[Records with modeling code]
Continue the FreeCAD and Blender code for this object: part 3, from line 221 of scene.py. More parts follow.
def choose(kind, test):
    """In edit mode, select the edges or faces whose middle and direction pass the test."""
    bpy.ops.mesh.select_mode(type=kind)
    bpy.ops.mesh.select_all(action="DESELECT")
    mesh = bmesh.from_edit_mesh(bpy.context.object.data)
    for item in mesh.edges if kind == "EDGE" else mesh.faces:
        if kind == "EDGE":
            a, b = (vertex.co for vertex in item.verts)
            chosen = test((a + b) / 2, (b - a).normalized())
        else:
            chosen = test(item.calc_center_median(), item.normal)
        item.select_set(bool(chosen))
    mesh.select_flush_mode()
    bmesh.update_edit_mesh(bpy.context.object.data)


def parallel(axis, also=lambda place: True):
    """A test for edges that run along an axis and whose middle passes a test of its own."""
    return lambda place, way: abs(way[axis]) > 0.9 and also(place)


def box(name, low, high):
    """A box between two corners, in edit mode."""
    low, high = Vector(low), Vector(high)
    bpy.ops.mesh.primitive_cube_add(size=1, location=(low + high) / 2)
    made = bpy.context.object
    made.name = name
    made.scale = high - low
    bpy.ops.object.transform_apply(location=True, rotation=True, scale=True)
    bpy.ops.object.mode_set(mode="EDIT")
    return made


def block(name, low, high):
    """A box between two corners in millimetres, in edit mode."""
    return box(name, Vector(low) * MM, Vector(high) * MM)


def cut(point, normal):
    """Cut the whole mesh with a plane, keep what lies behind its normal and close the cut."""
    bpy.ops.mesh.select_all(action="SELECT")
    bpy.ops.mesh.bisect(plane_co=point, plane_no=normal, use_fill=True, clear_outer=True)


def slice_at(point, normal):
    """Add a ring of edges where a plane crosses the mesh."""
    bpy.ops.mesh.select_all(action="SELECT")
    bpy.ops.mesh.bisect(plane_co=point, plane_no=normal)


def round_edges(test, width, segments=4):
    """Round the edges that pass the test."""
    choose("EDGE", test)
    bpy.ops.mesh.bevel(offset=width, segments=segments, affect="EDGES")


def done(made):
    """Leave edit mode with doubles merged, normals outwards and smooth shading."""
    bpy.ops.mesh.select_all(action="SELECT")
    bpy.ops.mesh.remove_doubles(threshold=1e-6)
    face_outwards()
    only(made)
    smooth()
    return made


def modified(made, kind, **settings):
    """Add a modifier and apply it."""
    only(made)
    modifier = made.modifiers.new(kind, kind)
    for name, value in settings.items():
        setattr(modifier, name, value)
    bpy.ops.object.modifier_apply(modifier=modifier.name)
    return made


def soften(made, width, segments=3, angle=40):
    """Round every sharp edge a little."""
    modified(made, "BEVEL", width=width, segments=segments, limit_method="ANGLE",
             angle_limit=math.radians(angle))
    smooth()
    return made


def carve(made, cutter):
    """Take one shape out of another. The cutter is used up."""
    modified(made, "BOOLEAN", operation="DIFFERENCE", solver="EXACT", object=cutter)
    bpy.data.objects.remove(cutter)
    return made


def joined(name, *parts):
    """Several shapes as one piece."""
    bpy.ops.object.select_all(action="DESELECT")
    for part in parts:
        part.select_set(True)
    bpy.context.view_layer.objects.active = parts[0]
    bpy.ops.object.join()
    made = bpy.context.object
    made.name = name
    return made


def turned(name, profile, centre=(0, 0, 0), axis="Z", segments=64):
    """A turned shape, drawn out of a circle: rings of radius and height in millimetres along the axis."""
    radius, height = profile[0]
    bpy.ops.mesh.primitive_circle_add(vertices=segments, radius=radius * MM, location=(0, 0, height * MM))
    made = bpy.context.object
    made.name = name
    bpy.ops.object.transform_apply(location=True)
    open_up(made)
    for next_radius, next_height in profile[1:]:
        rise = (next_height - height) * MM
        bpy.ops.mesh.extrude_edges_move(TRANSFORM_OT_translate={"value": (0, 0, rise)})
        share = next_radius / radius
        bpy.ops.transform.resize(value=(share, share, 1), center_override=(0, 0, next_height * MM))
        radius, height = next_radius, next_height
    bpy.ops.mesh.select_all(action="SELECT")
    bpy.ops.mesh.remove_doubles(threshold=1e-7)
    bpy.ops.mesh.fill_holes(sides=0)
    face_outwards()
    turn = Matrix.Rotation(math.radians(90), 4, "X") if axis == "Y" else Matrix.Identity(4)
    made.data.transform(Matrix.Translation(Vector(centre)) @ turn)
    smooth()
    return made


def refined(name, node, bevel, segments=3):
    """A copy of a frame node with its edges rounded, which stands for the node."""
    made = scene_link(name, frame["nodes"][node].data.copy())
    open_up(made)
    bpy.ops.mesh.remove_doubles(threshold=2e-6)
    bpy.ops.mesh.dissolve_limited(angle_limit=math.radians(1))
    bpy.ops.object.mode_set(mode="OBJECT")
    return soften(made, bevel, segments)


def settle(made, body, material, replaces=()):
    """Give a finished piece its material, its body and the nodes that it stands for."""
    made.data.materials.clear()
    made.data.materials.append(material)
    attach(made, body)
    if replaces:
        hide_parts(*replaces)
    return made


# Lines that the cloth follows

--

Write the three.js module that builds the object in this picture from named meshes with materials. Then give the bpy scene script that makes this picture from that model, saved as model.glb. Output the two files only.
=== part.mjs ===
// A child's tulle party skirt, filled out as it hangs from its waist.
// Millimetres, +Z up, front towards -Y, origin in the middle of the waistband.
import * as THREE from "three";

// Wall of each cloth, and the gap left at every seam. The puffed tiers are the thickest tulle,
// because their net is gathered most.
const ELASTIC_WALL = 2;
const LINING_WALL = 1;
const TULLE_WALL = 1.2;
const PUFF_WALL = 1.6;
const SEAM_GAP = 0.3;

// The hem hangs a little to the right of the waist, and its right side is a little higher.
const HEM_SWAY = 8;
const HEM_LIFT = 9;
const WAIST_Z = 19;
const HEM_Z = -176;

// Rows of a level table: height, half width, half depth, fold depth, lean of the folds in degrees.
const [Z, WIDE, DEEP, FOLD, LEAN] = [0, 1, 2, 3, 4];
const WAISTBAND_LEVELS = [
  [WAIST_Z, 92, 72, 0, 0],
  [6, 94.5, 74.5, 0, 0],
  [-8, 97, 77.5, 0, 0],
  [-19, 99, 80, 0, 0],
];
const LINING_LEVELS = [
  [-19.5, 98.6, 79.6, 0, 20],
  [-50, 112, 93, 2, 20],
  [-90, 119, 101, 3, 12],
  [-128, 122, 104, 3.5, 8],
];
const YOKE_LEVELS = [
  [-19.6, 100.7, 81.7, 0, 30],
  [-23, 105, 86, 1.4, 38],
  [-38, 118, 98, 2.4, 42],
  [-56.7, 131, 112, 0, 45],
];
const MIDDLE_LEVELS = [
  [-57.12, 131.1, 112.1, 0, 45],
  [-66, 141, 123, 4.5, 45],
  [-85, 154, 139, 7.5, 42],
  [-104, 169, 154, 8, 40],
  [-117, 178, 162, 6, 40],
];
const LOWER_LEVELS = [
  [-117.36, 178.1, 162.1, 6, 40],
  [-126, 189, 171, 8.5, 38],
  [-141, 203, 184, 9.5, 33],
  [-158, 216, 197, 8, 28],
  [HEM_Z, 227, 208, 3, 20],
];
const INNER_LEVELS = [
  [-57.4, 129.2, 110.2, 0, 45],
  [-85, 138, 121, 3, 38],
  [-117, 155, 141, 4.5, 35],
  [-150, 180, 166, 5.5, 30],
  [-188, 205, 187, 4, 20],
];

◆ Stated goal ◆
In the listing above, find the line containing "hide_parts(*replaces)" and the line containing "# Lines that the cloth follows", then repeat those two lines and everything between them exactly.

◆ Result of the task ◆
        hide_parts(*replaces)
    return made


# Lines that the cloth follows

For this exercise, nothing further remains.